Over the decades, Woodward, along with his lab partner, physicist Hal Fearn, have tweaked the device they call the Mach-Effect Gravitational Assist (MEGA) drive, a gizmo designed to (potentially) produce and measure any possible movement from the piezoelectric disks incorporated in its design. The duo eventually began to coax a few micro-newtons of thrust, movement imperceptible to anything but sensitive scientific equipment, out of the MEGA drive by repeating the process in quick pulses to amplify any effect the disks might be producing, and finely tuning the resonances of those pulses into harmonized vibrations to romance even more movement from the strange device.

Those few micro-newtons wound up being enough to attract grant money from NASA’s Innovative Advanced Concepts program, allowing Woodward and Fearn to expand their experiments.
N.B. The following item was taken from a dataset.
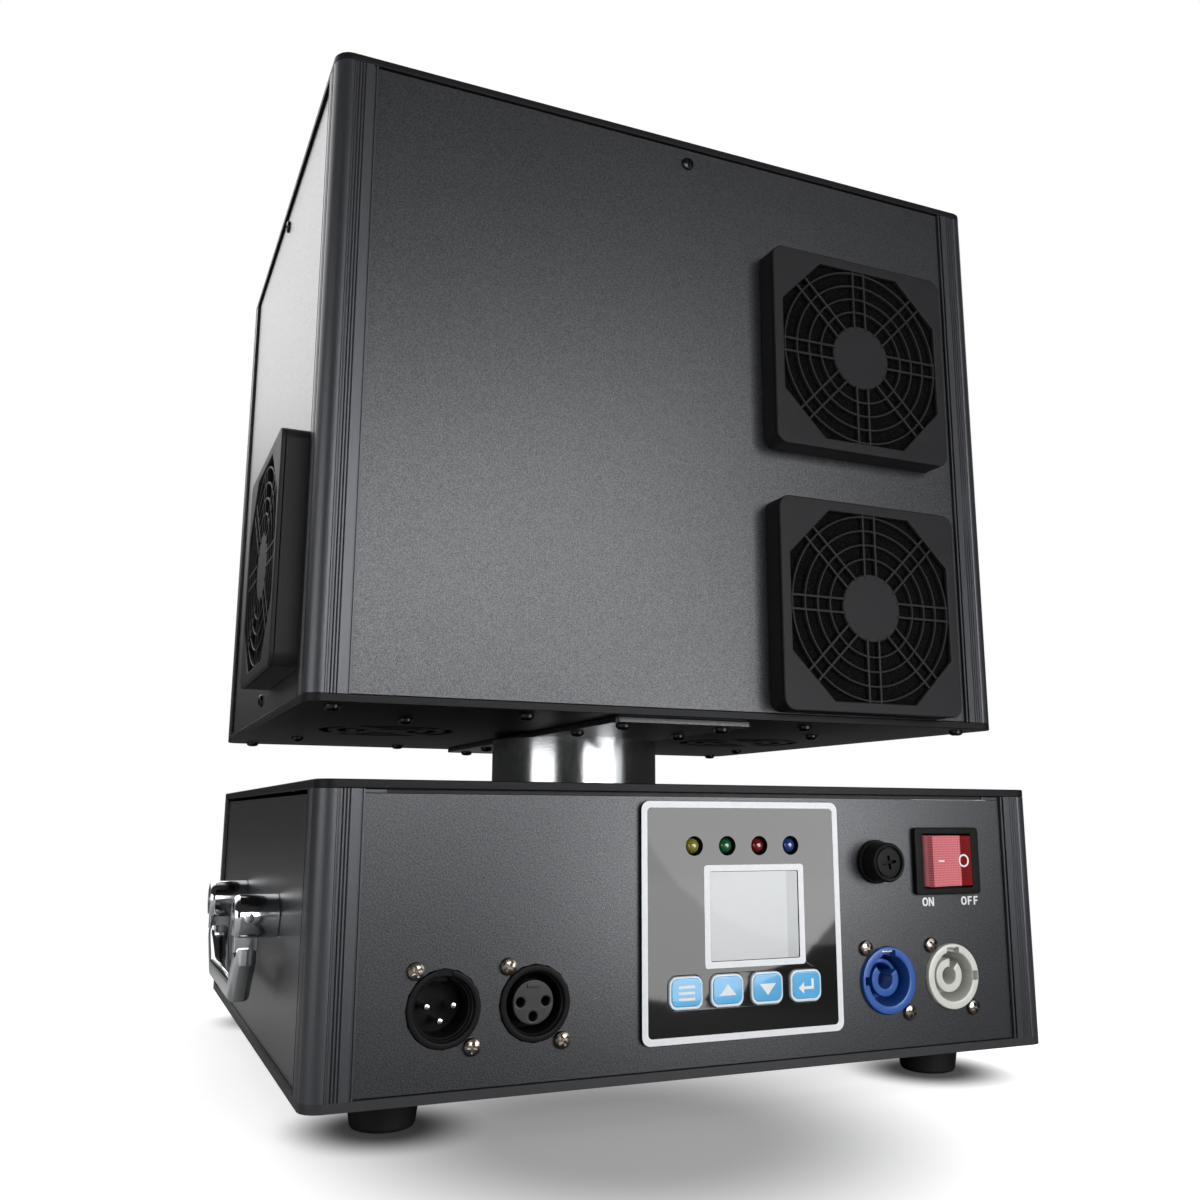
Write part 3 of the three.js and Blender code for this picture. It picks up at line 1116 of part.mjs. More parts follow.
// The hopper narrows to its throat over the feed trough
function hopperSolid() {
  const top = unitHeight - HOPPER_ROOF_GAP;
  const half = HOPPER_WIDTH / 2;
  const throat = HOPPER_THROAT / 2;
  const low = feedAxis;
  const high = low + HOPPER_FUNNEL;
  const outline = [
    [-throat, low],
    [throat, low],
    [half, high],
    [half, top],
    [-half, top],
    [-half, high],
  ].map(([x, y]) => new THREE.Vector2(x, y));
  const made = pushed(new THREE.Shape(outline), HOPPER_DEPTH, 0, 0, -HOPPER_DEPTH / 2);
  return made.rotate([90, 0, 0]).translate(0, FILLER_OFFSET, 0);
}
function sparkUnit() {
  const roof = unitHeight + PLATE_THICKNESS;
  const stand = block(STAND_WIDTH, STAND_DEPTH, STAND_HEIGHT, 0, STAND_DEPTH / 2 - BARREL_RADIUS);
  const barrel = turned([
    [0, STAND_HEIGHT / 2],
    [BARREL_RADIUS, STAND_HEIGHT / 2],
    [BARREL_RADIUS, STAND_HEIGHT + BARREL_HEIGHT],
    [NOZZLE_RADIUS, STAND_HEIGHT + BARREL_HEIGHT + BARREL_RADIUS - NOZZLE_RADIUS],
    [NOZZLE_RADIUS, roof + CLEARANCE],
    [NOZZLE_COLLAR_RADIUS, roof + CLEARANCE],
    [NOZZLE_COLLAR_RADIUS, roof + NOZZLE_COLLAR_HEIGHT],
    [NOZZLE_BORE, roof + NOZZLE_COLLAR_HEIGHT],
    [NOZZLE_BORE, roof - NOZZLE_BORE_DEPTH],
    [0, roof - NOZZLE_BORE_DEPTH],
  ]);
  const neckBottom = feedAxis + HOPPER_FUNNEL;
  const neck = bar(FILLER_RADIUS, roof + FILLER_NECK - neckBottom, 0, FILLER_OFFSET, neckBottom);
  const fill = bar(FILLER_BORE, roof + FILLER_NECK - feedAxis + OVERRUN, 0, FILLER_OFFSET, feedAxis);
  const troughLength = screwEnd + CLEARANCE;
  const troughBottom = feedAxis - TROUGH_SIZE / 2;
  const trough = block(TROUGH_SIZE, troughLength, TROUGH_SIZE, 0, troughLength / 2, troughBottom);
  const leg = block(TROUGH_SIZE, FEED_MOTOR_LENGTH, feedAxis - STAND_HEIGHT / 2, 0, FILLER_OFFSET, STAND_HEIGHT / 2);
  const along = [-90, 0, 0];
  const motor = bar(FEED_MOTOR_RADIUS, FEED_MOTOR_LENGTH).rotate(along).translate(0, troughLength - OVERRUN, feedAxis);
  const boreLength = SCREW_LENGTH + 2 * CLEARANCE;
  const boreShift = SCREW_START - CLEARANCE;
  const bore = bar(SCREW_RADIUS + CLEARANCE, boreLength).rotate(along).translate(0, boreShift, feedAxis);
  const sinkLength = FEED_SHAFT_SINK + OVERRUN;
  const shaft = bar(SCREW_CORE + CLEARANCE, sinkLength).rotate(along).translate(0, screwEnd - CLEARANCE, feedAxis);
  const joined = stand.add(barrel).add(hopperSolid()).add(neck).add(trough).add(leg).add(motor);
  return joined.subtract(fill).subtract(bore).subtract(shaft);
}

// Feed screw: one flight wound round its core, from a radius that swells as it turns along the length
function feedScrew() {
  const around = 6;
  const perTurn = 5;
  const steps = Math.round((SCREW_LENGTH / SCREW_PITCH) * perTurn);
  const points = [];
  for (let i = 0; i <= steps; i++) {
    for (let j = 0; j < around; j++) {
      const angle = (j / around) * 2 * Math.PI;
      const flight = Math.max(0, Math.cos(angle - (i / perTurn) * 2 * Math.PI)) ** 3;
      const radius = SCREW_CORE + (SCREW_RADIUS - SCREW_CORE - CLEARANCE) * flight;
      points.push(radius * Math.cos(angle), radius * Math.sin(angle), (i / steps) * SCREW_LENGTH);
    }
  }
  points.push(0, 0, 0, 0, 0, SCREW_LENGTH);
  const [bottom, top] = [points.length / 3 - 2, points.length / 3 - 1];
  const faces = [];
  for (let j = 0; j < around; j++) {
    const next = (j + 1) % around;
    faces.push(bottom, next, j, top, steps * around + j, steps * around + next);
    for (let i = 0; i < steps; i++) {
      const [p, q] = [i * around + j, i * around + next];
      faces.push(p, q, p + around, q, q + around, p + around);
    }
  }
  const geometry = new THREE.BufferGeometry();
  geometry.setAttribute("position", new THREE.Float32BufferAttribute(points, 3));
  geometry.setIndex(faces);
  const tail = bar(SCREW_CORE, FEED_SHAFT_SINK, 0, 0, SCREW_LENGTH - CLEARANCE, SMALL_SIDES);
  return solid(geometry).add(tail).rotate([-90, 0, 0]);
}

// Filler cap: a lobed lid whose plug sits in the filler neck
const CAP_RADIUS = 18;
const CAP_LOBE_DEPTH = 1.4;
const CAP_LOBES = 10;
const CAP_HEIGHT = 9;
const CAP_PLUG = 6;
function fillerCap() {
  const seat = FILLER_NECK + CLEARANCE;
  const outline = [...Array(2 * CAP_LOBES).keys()].map((i) => {
    const angle = (i / CAP_LOBES) * Math.PI;
    const radius = CAP_RADIUS - (i % 2) * CAP_LOBE_DEPTH;
    return new THREE.Vector2(radius * Math.cos(angle), radius * Math.sin(angle));
  });
  const lid = pushed(new THREE.Shape(outline), CAP_HEIGHT, 0, 0, seat);
  return lid.add(bar(FILLER_BORE - 2 * CLEARANCE, CAP_PLUG + OVERRUN, 0, 0, seat - CAP_PLUG));
}
for (const [side, sx] of [
  ["left", -1],
  ["right", 1],
]) {
  const x = sx * UNIT_X;
  place(`spark_unit_${side}`, sparkUnit(), castSteel, head, x, UNIT_Y, HEAD_FLOOR);
  place(`feed_screw_${side}`, feedScrew(), castSteel, head, x, UNIT_Y + SCREW_START, HEAD_FLOOR + feedAxis);
  place(`filler_cap_${side}`, fillerCap(), blackPlastic, head, x, UNIT_Y + FILLER_OFFSET, HEAD_TOP);
}

export default machine;
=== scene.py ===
import math

import bpy
from mathutils import Matrix, Vector


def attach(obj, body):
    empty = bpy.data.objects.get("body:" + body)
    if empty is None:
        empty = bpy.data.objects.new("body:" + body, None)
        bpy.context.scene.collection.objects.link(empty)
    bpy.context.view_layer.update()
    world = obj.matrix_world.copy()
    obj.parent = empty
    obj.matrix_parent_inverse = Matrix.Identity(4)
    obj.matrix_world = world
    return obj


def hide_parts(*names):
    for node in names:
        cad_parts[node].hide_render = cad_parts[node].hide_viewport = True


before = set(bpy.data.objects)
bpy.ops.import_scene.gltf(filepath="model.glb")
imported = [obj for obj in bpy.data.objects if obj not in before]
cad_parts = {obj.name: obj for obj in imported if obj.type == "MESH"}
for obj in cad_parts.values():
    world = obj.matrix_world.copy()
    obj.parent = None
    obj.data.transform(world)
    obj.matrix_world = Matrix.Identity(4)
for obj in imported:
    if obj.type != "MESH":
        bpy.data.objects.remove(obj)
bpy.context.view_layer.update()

# Camera: it stands low at the machine's front left corner, half a metre off the control panel,
# and looks up a little, so that the underside of the head shows and its sides lean together.
CAMERA_PLACE = (-0.2072, -0.50155, 0.1007)
CAMERA_HEADING = math.radians(-23.57)
CAMERA_LIFT = math.radians(10.9)
CAMERA_ROLL = math.radians(0.2)
CAMERA_LENS = 33.867
CAMERA_SENSOR = 36
CAMERA_CLIP = 0.01

bpy.ops.object.camera_add(location=CAMERA_PLACE)
camera = bpy.context.object
turn = Matrix.Rotation(CAMERA_HEADING, 3, "Z") @ Matrix.Rotation(math.pi / 2 + CAMERA_LIFT, 3, "X")
camera.rotation_euler = (turn @ Matrix.Rotation(CAMERA_ROLL, 3, "Z")).to_euler()
camera.data.lens = CAMERA_LENS
camera.data.sensor_width = CAMERA_SENSOR
camera.data.clip_start = CAMERA_CLIP
bpy.context.scene.camera = camera
bpy.context.scene.view_settings.view_transform = "Standard"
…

Then one day Woodward realized that the mounting the drive was attached to might have been dampening the harmonized vibrations that were crucial to amplifying the device’s meager thrust.

When the MEGA drive was tested on its redesigned mount, the results were dramatic: the new setup started producing tens of micro-newtons of thrust, and with further tweaking it was putting out more than 100 micro-newtons, an increase two orders of magnitude over their previous designs, producing enough thrust for the two researchers to see the device lurch forward a half-millimeter with their own eyes.
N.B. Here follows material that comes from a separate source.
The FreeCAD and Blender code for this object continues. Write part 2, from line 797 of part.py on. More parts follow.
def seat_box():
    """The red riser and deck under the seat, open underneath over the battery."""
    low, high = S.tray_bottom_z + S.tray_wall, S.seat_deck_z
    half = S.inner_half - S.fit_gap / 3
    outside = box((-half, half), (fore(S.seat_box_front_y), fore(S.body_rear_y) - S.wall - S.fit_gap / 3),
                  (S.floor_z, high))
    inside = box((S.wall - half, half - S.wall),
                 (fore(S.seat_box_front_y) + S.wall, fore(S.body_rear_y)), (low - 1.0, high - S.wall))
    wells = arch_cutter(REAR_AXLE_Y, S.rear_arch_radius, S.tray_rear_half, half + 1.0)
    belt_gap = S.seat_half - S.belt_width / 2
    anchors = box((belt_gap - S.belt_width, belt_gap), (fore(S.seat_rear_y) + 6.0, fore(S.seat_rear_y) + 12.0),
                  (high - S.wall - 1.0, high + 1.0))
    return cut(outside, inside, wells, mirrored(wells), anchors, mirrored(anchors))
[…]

This new success is scheduled to be tested by two independent labs: the U.S. Naval Research Laboratory in Maryland, and Hathaway Research, a civilian lab in Canada. Woodward and Fearn’s efforts over the years have attracted not only an army of critics but also support from other researchers, such as engineer Chip Akins, who is building a custom amplifier that will cycle through the MEGA drive’s resonant frequency as it changes to better tune its thrust capabilities; and an expert on interstellar mission concepts, physicist Marshall Eubanks, designed a spacecraft called the SSI Lambda that is designed around the MEGA drive, that would power its exotic engines with a fusion reactor during its voyage to nearby star systems.

Everyone involved, including Woodward and Fearn, are cautiously optimistic about the new drive. “I’d say there’s between a 1-in-10 and 1-in-10,000,000 chance that it’s real, and probably toward the higher end of that spectrum,” says Mike McDonald, an aerospace engineer at the Naval Research Laboratory in Maryland who will conduct independent testing on the MEGA drive. “But imagine that one chance; that would be amazing. That’s why we do high-risk, high-reward work. That’s why we do science.”